_What is being asked_: Set down exactly the lines from the one with "before = set(bpy.data.objects)" to the one with "with the frame", both included, and no line outside that range.

_Source records_:
------------------------------
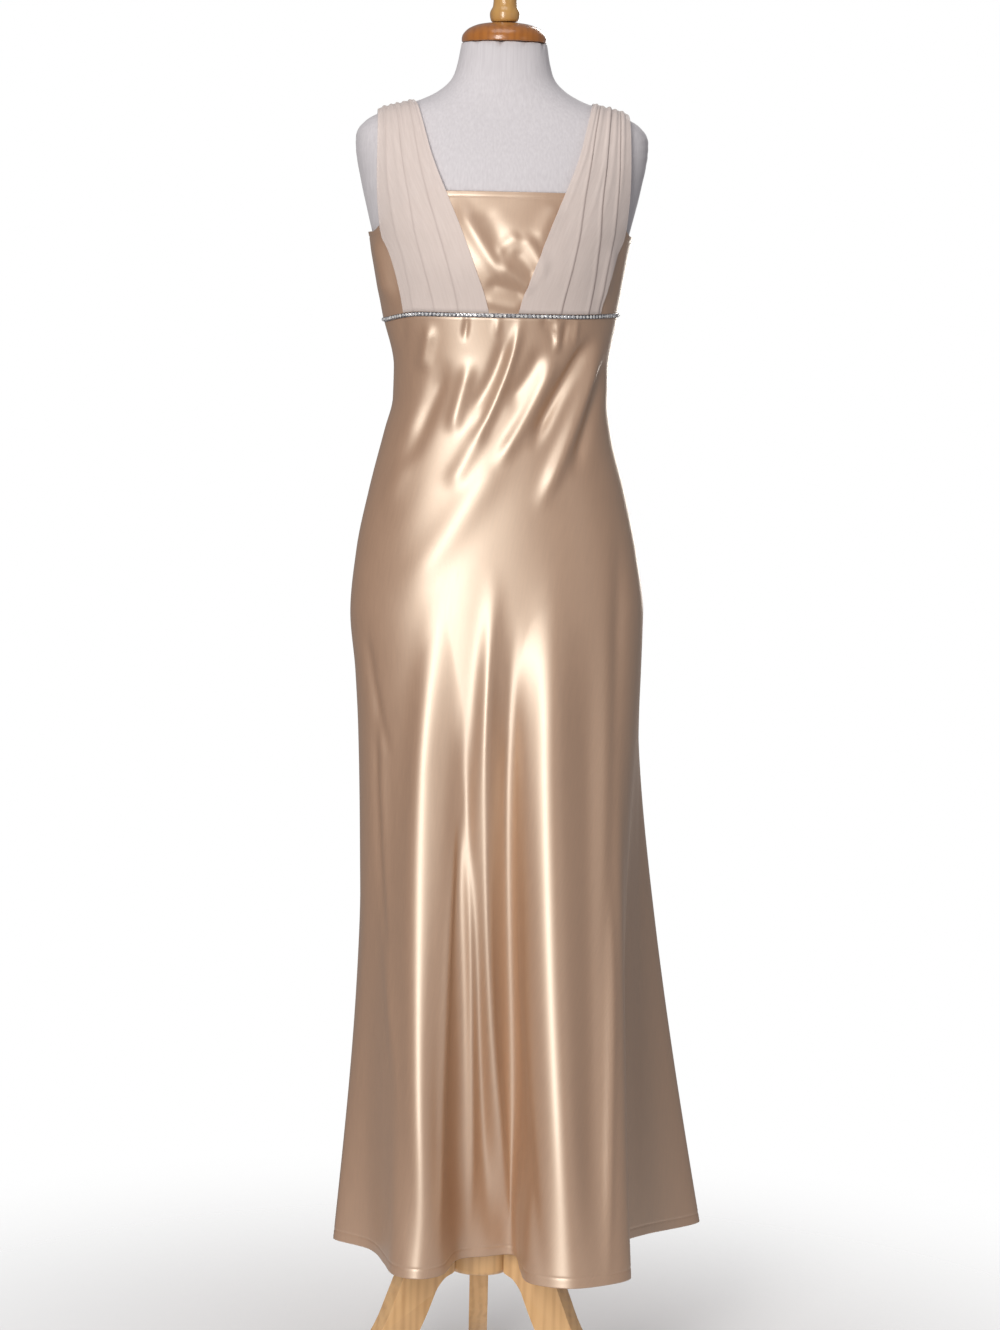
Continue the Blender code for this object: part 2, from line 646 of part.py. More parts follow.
------------------------------
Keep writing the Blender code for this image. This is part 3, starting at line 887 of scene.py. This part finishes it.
------------------------------
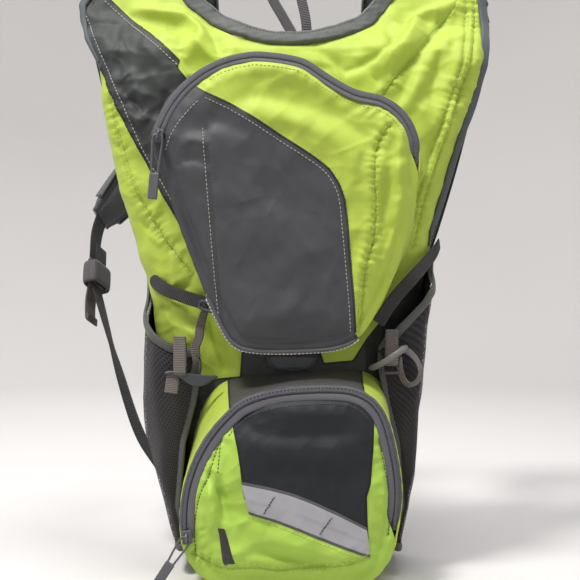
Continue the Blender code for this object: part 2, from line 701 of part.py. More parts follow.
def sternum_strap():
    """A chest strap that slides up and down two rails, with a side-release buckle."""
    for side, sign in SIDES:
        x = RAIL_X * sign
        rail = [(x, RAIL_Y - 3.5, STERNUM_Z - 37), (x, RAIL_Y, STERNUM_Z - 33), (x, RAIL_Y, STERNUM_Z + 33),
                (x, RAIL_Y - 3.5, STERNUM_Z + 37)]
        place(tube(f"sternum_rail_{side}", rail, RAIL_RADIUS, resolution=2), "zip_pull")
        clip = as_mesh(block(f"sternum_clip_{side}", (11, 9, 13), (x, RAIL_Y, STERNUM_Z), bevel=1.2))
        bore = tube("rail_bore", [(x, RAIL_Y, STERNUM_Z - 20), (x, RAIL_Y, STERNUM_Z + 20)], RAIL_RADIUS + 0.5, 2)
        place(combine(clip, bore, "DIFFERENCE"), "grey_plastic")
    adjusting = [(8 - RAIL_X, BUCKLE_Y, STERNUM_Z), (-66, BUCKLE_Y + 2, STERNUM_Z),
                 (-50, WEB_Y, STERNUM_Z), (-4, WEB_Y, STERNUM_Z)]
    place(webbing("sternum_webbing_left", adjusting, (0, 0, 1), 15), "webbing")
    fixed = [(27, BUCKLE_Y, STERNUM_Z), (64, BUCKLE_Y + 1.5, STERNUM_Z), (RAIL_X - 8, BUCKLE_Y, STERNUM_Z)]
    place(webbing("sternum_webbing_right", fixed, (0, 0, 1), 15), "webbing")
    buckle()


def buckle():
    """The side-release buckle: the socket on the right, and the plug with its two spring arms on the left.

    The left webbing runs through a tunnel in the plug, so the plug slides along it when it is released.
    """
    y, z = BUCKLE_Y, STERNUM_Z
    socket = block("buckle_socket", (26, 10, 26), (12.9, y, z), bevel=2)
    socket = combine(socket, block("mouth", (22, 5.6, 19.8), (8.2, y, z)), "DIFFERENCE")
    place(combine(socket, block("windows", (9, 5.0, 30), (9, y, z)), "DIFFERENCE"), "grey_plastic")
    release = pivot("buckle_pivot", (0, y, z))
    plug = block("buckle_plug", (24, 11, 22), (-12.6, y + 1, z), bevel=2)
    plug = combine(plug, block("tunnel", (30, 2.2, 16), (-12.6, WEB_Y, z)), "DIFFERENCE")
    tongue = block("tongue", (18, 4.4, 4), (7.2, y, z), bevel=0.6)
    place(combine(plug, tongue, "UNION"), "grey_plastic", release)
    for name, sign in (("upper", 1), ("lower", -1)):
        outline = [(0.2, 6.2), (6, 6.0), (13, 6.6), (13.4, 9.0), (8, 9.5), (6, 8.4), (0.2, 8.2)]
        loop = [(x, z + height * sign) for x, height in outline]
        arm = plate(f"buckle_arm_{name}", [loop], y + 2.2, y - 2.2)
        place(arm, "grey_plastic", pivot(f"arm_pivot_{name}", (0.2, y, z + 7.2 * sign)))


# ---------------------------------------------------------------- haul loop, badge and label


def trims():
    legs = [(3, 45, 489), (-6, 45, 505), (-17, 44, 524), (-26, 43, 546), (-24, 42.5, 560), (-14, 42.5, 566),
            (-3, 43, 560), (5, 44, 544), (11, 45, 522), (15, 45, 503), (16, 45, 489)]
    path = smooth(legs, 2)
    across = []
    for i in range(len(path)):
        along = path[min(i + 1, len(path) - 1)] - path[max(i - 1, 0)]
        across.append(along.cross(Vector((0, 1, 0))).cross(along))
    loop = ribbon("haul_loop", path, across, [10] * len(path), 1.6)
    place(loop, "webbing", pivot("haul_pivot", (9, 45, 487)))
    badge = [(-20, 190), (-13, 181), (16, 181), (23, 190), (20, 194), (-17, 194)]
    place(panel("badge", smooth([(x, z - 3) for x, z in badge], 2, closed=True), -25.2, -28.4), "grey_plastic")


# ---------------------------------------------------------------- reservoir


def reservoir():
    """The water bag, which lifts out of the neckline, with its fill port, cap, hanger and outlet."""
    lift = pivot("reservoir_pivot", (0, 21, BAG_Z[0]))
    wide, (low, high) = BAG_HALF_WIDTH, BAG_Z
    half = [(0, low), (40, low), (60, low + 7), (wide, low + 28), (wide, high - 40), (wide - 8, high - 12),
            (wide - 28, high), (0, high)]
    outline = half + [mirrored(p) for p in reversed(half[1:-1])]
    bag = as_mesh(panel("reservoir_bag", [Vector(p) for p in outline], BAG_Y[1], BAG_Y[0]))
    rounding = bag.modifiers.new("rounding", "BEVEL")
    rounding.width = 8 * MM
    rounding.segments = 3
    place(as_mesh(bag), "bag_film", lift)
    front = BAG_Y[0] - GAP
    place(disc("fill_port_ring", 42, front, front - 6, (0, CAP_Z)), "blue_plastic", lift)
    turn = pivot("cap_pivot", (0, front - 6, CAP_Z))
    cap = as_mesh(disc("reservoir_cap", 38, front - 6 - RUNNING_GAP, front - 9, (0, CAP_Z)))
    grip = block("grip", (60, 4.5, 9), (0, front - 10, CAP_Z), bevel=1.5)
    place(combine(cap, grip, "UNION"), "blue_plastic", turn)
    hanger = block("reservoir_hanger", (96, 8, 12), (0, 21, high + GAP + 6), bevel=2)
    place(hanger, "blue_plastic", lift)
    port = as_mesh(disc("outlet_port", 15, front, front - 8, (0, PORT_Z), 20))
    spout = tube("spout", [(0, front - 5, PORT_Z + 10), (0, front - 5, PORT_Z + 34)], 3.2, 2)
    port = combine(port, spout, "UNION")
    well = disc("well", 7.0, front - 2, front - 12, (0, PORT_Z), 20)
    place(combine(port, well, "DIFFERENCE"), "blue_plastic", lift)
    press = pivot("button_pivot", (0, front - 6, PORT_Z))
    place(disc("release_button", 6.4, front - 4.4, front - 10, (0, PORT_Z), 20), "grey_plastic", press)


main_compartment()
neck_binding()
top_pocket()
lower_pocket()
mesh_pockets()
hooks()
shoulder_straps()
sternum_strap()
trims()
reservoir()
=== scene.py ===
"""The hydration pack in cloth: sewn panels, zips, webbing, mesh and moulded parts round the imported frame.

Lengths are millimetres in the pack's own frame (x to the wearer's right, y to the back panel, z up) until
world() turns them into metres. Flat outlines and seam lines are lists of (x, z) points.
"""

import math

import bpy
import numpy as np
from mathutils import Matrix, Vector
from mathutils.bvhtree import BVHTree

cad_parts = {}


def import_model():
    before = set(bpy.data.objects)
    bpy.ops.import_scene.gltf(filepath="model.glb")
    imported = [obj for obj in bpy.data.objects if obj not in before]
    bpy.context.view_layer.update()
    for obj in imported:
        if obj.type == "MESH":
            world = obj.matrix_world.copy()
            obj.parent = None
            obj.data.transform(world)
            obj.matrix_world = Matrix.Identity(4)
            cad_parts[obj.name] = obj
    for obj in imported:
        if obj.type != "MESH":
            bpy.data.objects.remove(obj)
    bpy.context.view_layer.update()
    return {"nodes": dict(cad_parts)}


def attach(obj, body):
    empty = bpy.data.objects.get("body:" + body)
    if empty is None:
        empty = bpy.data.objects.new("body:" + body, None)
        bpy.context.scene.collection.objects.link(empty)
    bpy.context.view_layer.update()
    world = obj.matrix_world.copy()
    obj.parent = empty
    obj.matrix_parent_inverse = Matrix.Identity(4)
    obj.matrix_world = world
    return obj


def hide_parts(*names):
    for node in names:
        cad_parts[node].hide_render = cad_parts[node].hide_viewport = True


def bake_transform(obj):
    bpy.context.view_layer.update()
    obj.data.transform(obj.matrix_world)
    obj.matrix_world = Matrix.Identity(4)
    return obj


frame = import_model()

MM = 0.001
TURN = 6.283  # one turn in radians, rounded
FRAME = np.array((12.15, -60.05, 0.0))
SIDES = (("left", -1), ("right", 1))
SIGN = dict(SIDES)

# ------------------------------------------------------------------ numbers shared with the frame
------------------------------
_Correct response_:
    before = set(bpy.data.objects)
    bpy.ops.import_scene.gltf(filepath="model.glb")
    imported = [obj for obj in bpy.data.objects if obj not in before]
    bpy.context.view_layer.update()
    for obj in imported:
        if obj.type == "MESH":
            world = obj.matrix_world.copy()
            obj.parent = None
            obj.data.transform(world)
            obj.matrix_world = Matrix.Identity(4)
            cad_parts[obj.name] = obj
    for obj in imported:
        if obj.type != "MESH":
            bpy.data.objects.remove(obj)
    bpy.context.view_layer.update()
    return {"nodes": dict(cad_parts)}


def attach(obj, body):
    empty = bpy.data.objects.get("body:" + body)
    if empty is None:
        empty = bpy.data.objects.new("body:" + body, None)
        bpy.context.scene.collection.objects.link(empty)
    bpy.context.view_layer.update()
    world = obj.matrix_world.copy()
    obj.parent = empty
    obj.matrix_parent_inverse = Matrix.Identity(4)
    obj.matrix_world = world
    return obj


def hide_parts(*names):
    for node in names:
        cad_parts[node].hide_render = cad_parts[node].hide_viewport = True


def bake_transform(obj):
    bpy.context.view_layer.update()
    obj.data.transform(obj.matrix_world)
    obj.matrix_world = Matrix.Identity(4)
    return obj


frame = import_model()

MM = 0.001
TURN = 6.283  # one turn in radians, rounded
FRAME = np.array((12.15, -60.05, 0.0))
SIDES = (("left", -1), ("right", 1))
SIGN = dict(SIDES)

# ------------------------------------------------------------------ numbers shared with the frame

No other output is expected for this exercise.